Work to complete: Please repeat all of the listing exactly.

(Rows from an object dataset)
+++

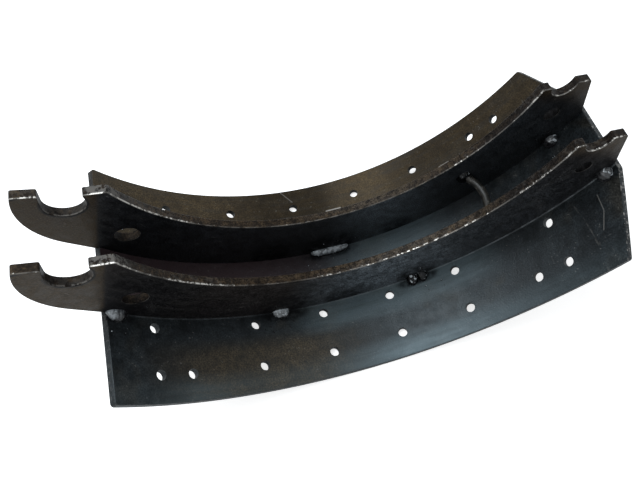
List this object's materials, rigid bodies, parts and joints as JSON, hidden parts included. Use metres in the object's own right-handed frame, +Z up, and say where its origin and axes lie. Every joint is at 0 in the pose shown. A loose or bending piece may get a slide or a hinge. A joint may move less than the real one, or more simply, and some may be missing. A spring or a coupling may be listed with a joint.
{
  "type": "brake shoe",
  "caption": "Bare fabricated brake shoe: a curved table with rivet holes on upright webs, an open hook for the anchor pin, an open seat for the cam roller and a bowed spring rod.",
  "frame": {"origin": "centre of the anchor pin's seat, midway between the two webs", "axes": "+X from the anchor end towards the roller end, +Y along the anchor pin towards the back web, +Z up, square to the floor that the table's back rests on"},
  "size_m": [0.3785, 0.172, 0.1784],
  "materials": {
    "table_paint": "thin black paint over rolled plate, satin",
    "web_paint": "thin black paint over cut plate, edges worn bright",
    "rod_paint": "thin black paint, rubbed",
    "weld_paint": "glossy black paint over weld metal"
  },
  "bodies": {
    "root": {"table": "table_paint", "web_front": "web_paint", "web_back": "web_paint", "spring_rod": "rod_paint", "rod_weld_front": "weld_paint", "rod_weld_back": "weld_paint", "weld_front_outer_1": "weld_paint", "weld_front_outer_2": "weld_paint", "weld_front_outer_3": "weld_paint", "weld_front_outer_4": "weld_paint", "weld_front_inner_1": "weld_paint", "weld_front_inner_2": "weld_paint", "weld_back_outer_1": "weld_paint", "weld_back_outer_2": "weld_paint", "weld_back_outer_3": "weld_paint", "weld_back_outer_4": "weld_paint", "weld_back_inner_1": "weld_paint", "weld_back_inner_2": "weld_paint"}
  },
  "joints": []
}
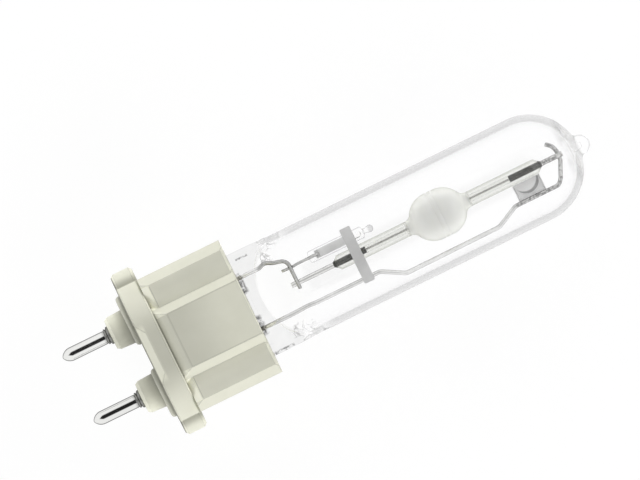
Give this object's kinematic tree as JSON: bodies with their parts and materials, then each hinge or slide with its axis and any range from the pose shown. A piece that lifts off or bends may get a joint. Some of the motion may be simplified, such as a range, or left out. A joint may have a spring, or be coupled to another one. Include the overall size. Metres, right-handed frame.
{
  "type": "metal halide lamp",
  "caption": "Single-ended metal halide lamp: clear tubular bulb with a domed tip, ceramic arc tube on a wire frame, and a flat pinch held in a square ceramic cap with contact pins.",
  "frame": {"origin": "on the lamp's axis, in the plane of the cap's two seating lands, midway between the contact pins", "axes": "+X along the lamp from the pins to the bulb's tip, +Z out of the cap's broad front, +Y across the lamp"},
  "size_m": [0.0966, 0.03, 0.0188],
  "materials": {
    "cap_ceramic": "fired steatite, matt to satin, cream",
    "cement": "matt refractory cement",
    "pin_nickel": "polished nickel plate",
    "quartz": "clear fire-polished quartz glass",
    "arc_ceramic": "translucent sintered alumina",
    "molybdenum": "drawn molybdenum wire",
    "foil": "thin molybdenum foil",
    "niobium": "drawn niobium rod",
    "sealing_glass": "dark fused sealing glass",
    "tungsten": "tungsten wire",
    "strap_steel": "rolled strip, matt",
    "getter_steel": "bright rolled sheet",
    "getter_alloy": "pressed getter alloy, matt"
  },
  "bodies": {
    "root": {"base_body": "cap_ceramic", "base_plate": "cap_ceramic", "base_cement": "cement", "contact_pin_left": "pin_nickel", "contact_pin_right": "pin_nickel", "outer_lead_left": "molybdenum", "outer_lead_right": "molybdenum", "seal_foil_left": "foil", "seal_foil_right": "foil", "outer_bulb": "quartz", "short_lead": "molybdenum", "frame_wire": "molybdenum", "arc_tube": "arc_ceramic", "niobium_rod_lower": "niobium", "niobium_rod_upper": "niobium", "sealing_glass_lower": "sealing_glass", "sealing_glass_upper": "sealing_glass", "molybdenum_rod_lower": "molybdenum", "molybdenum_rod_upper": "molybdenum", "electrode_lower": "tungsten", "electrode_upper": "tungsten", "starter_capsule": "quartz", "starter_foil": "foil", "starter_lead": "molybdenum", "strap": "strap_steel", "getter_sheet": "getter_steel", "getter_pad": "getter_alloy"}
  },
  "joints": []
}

+++

Full solution:
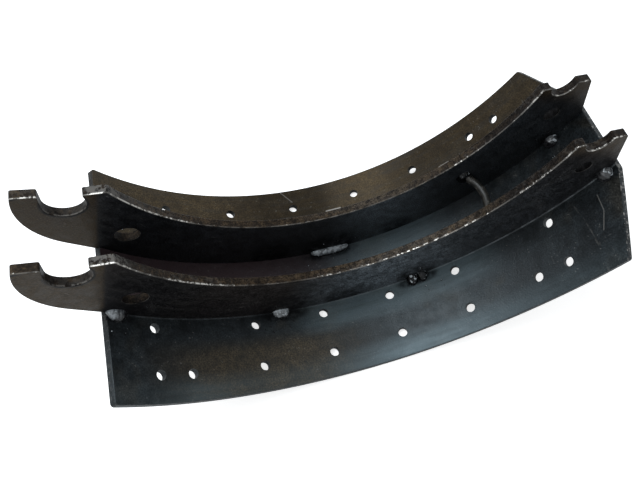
List this object's materials, rigid bodies, parts and joints as JSON, hidden parts included. Use metres in the object's own right-handed frame, +Z up, and say where its origin and axes lie. Every joint is at 0 in the pose shown. A loose or bending piece may get a slide or a hinge. A joint may move less than the real one, or more simply, and some may be missing. A spring or a coupling may be listed with a joint.
{
  "type": "brake shoe",
  "caption": "Bare fabricated brake shoe: a curved table with rivet holes on upright webs, an open hook for the anchor pin, an open seat for the cam roller and a bowed spring rod.",
  "frame": {"origin": "centre of the anchor pin's seat, midway between the two webs", "axes": "+X from the anchor end towards the roller end, +Y along the anchor pin towards the back web, +Z up, square to the floor that the table's back rests on"},
  "size_m": [0.3785, 0.172, 0.1784],
  "materials": {
    "table_paint": "thin black paint over rolled plate, satin",
    "web_paint": "thin black paint over cut plate, edges worn bright",
    "rod_paint": "thin black paint, rubbed",
    "weld_paint": "glossy black paint over weld metal"
  },
  "bodies": {
    "root": {"table": "table_paint", "web_front": "web_paint", "web_back": "web_paint", "spring_rod": "rod_paint", "rod_weld_front": "weld_paint", "rod_weld_back": "weld_paint", "weld_front_outer_1": "weld_paint", "weld_front_outer_2": "weld_paint", "weld_front_outer_3": "weld_paint", "weld_front_outer_4": "weld_paint", "weld_front_inner_1": "weld_paint", "weld_front_inner_2": "weld_paint", "weld_back_outer_1": "weld_paint", "weld_back_outer_2": "weld_paint", "weld_back_outer_3": "weld_paint", "weld_back_outer_4": "weld_paint", "weld_back_inner_1": "weld_paint", "weld_back_inner_2": "weld_paint"}
  },
  "joints": []
}
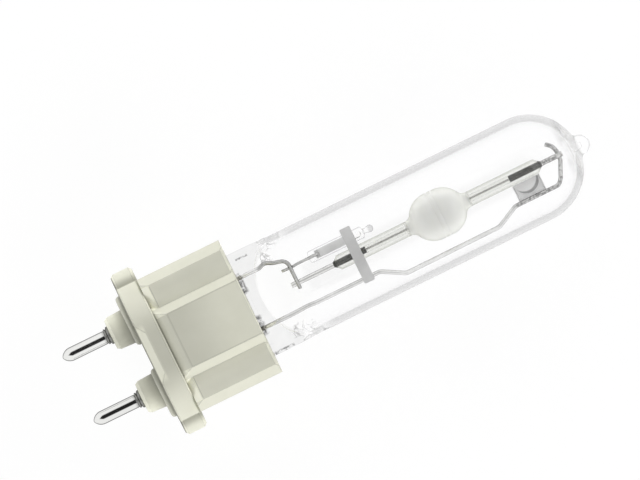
Give this object's kinematic tree as JSON: bodies with their parts and materials, then each hinge or slide with its axis and any range from the pose shown. A piece that lifts off or bends may get a joint. Some of the motion may be simplified, such as a range, or left out. A joint may have a spring, or be coupled to another one. Include the overall size. Metres, right-handed frame.
{
  "type": "metal halide lamp",
  "caption": "Single-ended metal halide lamp: clear tubular bulb with a domed tip, ceramic arc tube on a wire frame, and a flat pinch held in a square ceramic cap with contact pins.",
  "frame": {"origin": "on the lamp's axis, in the plane of the cap's two seating lands, midway between the contact pins", "axes": "+X along the lamp from the pins to the bulb's tip, +Z out of the cap's broad front, +Y across the lamp"},
  "size_m": [0.0966, 0.03, 0.0188],
  "materials": {
    "cap_ceramic": "fired steatite, matt to satin, cream",
    "cement": "matt refractory cement",
    "pin_nickel": "polished nickel plate",
    "quartz": "clear fire-polished quartz glass",
    "arc_ceramic": "translucent sintered alumina",
    "molybdenum": "drawn molybdenum wire",
    "foil": "thin molybdenum foil",
    "niobium": "drawn niobium rod",
    "sealing_glass": "dark fused sealing glass",
    "tungsten": "tungsten wire",
    "strap_steel": "rolled strip, matt",
    "getter_steel": "bright rolled sheet",
    "getter_alloy": "pressed getter alloy, matt"
  },
  "bodies": {
    "root": {"base_body": "cap_ceramic", "base_plate": "cap_ceramic", "base_cement": "cement", "contact_pin_left": "pin_nickel", "contact_pin_right": "pin_nickel", "outer_lead_left": "molybdenum", "outer_lead_right": "molybdenum", "seal_foil_left": "foil", "seal_foil_right": "foil", "outer_bulb": "quartz", "short_lead": "molybdenum", "frame_wire": "molybdenum", "arc_tube": "arc_ceramic", "niobium_rod_lower": "niobium", "niobium_rod_upper": "niobium", "sealing_glass_lower": "sealing_glass", "sealing_glass_upper": "sealing_glass", "molybdenum_rod_lower": "molybdenum", "molybdenum_rod_upper": "molybdenum", "electrode_lower": "tungsten", "electrode_upper": "tungsten", "starter_capsule": "quartz", "starter_foil": "foil", "starter_lead": "molybdenum", "strap": "strap_steel", "getter_sheet": "getter_steel", "getter_pad": "getter_alloy"}
  },
  "joints": []
}